## Task prompt
Among the lines below, list those containing the string "empty".

-- Start Material to process --

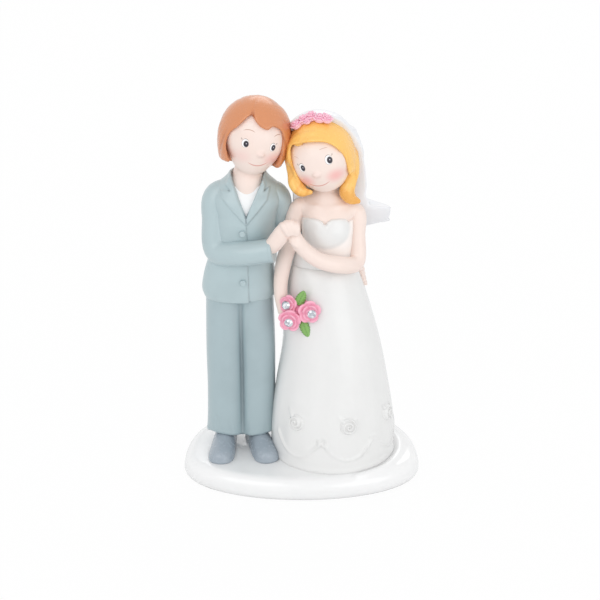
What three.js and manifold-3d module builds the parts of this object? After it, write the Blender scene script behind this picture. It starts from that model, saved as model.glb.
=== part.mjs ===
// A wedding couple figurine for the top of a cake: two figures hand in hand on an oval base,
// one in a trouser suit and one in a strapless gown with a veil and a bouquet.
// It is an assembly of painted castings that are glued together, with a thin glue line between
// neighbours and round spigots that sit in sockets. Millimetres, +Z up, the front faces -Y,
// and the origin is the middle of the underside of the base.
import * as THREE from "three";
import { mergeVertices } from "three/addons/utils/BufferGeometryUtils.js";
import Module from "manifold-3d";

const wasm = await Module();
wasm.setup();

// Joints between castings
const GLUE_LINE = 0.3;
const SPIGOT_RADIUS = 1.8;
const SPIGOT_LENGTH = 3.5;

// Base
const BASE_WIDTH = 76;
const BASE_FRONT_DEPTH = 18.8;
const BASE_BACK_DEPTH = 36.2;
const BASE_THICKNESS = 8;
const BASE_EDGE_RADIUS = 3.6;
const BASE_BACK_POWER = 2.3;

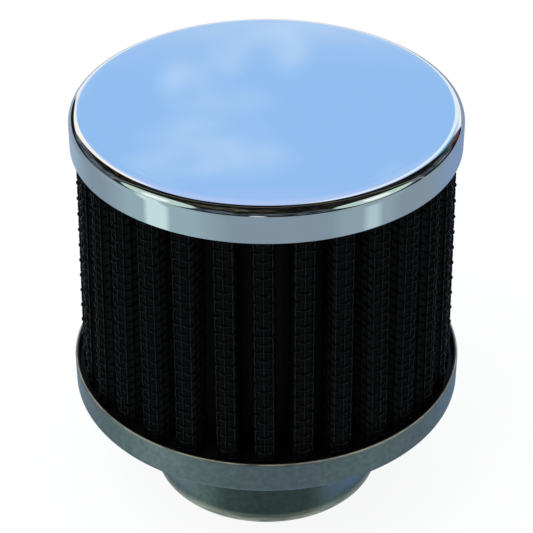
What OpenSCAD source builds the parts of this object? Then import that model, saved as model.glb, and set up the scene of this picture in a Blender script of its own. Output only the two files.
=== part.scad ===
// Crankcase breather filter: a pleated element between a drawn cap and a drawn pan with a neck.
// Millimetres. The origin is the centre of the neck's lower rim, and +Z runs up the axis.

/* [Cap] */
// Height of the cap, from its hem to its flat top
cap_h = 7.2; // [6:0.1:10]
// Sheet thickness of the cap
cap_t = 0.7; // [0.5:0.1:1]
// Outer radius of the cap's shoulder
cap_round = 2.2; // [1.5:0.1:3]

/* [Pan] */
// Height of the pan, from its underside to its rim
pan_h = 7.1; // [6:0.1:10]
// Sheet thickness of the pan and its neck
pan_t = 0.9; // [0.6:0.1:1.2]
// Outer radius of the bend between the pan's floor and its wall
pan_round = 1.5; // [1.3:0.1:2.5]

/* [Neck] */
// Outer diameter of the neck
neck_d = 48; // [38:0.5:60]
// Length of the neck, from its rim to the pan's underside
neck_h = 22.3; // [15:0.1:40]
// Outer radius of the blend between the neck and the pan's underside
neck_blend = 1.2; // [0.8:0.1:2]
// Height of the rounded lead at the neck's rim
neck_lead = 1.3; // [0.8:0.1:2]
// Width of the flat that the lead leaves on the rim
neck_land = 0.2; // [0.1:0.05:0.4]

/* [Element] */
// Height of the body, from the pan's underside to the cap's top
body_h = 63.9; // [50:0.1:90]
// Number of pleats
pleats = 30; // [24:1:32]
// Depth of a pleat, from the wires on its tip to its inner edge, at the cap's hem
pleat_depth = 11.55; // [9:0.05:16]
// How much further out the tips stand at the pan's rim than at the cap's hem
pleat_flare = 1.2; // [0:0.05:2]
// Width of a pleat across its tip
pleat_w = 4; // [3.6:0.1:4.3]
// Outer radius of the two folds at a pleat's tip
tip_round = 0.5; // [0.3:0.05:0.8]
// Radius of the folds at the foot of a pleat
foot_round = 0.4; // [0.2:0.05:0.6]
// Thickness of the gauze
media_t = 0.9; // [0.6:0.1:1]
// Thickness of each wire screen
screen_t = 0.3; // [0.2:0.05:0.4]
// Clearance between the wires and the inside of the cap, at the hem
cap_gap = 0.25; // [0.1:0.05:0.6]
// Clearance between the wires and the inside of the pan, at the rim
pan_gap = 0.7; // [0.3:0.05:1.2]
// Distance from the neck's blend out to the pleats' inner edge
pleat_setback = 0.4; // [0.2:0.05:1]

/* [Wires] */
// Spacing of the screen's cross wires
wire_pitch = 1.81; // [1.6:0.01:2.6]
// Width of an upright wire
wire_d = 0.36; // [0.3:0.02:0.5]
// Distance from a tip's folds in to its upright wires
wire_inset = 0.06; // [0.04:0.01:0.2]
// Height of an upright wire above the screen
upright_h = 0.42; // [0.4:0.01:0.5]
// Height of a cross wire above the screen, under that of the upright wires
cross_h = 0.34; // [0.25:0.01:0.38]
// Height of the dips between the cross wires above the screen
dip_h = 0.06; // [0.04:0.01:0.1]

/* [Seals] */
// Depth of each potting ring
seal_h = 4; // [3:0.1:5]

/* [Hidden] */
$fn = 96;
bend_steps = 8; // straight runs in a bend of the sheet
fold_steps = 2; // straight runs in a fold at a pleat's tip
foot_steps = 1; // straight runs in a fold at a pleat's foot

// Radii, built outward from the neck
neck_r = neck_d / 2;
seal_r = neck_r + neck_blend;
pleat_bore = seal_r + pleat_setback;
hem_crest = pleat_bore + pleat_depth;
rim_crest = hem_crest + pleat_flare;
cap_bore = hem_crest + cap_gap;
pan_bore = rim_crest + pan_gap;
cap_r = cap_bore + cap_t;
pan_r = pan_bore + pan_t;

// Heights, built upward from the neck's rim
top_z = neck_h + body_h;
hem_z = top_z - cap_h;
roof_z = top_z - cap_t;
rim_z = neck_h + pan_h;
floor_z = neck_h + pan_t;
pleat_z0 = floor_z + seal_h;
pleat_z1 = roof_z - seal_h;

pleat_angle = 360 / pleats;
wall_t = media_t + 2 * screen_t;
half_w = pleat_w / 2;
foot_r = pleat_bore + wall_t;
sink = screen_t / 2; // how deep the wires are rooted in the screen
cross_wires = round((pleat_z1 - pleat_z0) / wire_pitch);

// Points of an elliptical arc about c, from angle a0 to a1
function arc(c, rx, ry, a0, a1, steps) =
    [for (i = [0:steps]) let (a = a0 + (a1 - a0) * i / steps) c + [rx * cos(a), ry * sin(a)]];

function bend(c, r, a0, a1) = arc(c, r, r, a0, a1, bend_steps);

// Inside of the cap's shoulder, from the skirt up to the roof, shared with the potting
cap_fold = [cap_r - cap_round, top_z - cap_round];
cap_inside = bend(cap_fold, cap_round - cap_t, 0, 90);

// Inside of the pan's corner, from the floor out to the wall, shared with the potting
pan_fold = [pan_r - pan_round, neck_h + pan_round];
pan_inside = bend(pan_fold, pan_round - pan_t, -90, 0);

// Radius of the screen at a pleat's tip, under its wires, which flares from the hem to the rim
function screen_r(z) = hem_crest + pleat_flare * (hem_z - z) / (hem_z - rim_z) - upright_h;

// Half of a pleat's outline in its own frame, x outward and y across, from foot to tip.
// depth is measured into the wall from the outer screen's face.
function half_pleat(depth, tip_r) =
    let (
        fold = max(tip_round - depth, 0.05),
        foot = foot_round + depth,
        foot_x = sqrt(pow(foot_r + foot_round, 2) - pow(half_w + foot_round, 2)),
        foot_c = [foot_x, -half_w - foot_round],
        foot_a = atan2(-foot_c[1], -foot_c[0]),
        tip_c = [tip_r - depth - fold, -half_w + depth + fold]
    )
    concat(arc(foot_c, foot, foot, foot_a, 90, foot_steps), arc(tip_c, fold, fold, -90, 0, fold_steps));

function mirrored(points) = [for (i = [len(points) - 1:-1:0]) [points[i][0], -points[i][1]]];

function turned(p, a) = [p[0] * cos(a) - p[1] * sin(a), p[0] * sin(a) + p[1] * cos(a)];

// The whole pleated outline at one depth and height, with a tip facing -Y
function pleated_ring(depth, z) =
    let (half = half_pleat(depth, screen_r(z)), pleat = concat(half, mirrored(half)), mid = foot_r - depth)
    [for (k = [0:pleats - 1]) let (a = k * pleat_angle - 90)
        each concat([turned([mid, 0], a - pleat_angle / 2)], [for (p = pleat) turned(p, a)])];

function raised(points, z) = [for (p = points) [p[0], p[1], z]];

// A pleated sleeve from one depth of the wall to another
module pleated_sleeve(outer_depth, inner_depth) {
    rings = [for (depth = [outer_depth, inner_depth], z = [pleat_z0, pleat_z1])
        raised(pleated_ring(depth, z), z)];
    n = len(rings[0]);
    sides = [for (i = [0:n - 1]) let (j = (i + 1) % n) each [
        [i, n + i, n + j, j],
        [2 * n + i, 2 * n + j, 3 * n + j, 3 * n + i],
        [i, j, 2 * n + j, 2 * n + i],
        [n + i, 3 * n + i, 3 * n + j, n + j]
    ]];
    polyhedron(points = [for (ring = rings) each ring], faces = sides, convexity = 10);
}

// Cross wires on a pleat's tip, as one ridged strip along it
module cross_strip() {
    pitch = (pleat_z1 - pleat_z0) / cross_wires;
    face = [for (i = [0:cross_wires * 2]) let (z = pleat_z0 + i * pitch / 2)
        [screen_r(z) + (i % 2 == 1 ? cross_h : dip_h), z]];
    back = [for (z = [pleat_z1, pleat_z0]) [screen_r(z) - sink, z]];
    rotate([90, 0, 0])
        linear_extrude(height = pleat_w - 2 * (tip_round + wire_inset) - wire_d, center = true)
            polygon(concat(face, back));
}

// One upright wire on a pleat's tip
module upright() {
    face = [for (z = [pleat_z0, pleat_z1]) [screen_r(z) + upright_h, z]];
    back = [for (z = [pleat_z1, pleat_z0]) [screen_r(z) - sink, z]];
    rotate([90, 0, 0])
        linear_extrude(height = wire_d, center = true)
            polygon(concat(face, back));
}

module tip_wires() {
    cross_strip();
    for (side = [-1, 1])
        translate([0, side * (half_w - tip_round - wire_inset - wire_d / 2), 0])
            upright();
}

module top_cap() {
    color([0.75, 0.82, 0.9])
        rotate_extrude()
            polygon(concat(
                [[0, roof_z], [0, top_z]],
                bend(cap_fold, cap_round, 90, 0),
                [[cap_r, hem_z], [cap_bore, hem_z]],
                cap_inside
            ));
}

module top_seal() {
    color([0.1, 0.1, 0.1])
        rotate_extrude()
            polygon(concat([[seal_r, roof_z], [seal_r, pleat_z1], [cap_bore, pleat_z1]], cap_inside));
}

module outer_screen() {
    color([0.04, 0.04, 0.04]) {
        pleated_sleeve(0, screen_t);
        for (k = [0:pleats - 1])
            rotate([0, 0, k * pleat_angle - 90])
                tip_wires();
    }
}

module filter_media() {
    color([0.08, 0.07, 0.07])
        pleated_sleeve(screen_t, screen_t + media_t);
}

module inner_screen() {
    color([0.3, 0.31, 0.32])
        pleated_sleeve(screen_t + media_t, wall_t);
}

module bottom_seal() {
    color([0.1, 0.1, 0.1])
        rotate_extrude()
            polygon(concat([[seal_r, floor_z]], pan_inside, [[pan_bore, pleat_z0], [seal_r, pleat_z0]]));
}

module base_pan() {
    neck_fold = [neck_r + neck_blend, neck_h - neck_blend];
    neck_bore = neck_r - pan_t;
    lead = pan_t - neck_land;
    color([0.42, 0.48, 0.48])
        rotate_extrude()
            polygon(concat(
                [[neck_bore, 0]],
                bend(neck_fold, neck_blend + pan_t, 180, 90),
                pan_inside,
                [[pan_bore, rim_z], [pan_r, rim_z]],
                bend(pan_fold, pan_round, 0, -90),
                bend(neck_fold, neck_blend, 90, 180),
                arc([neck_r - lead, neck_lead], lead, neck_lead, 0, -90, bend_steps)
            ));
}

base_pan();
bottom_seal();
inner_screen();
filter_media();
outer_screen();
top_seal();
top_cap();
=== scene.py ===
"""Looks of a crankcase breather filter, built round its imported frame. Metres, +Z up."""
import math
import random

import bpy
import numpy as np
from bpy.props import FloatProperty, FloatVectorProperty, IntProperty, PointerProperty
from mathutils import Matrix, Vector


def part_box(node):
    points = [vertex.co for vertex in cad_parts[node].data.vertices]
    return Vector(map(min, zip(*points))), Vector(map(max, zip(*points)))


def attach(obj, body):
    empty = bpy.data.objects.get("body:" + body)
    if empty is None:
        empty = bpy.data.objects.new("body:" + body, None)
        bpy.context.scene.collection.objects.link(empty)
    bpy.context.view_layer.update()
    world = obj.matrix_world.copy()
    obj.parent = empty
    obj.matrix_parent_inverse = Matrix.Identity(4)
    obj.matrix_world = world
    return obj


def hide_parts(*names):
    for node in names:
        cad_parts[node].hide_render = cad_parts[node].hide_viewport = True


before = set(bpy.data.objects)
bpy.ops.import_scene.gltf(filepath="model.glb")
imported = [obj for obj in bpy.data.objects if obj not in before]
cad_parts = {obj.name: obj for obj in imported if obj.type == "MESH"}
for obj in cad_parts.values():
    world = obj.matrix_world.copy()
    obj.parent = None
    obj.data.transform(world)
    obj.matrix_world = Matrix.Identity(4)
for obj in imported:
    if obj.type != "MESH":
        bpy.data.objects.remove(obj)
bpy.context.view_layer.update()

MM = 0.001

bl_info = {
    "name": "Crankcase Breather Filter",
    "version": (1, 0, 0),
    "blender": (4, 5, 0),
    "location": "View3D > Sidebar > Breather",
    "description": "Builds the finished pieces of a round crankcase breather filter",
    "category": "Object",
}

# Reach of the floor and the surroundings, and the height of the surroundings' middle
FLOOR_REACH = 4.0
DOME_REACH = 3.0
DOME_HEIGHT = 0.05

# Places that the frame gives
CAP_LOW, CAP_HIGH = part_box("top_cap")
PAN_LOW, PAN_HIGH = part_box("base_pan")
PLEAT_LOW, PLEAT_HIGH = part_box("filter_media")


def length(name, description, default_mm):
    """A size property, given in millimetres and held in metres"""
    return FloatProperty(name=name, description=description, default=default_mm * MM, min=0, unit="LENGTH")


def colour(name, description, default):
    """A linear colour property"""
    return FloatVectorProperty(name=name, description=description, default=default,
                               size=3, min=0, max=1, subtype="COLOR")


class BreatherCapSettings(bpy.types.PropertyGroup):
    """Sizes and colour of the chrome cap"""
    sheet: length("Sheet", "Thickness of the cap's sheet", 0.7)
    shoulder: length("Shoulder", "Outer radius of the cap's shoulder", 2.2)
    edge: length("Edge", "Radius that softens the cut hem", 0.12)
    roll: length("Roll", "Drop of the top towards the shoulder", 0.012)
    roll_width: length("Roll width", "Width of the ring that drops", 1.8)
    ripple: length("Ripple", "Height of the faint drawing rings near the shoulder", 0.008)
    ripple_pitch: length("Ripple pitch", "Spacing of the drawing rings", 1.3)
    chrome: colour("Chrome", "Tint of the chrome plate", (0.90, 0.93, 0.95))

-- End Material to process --

## Finished answer
    empty = bpy.data.objects.get("body:" + body)
    if empty is None:
        empty = bpy.data.objects.new("body:" + body, None)
        bpy.context.scene.collection.objects.link(empty)
    obj.parent = empty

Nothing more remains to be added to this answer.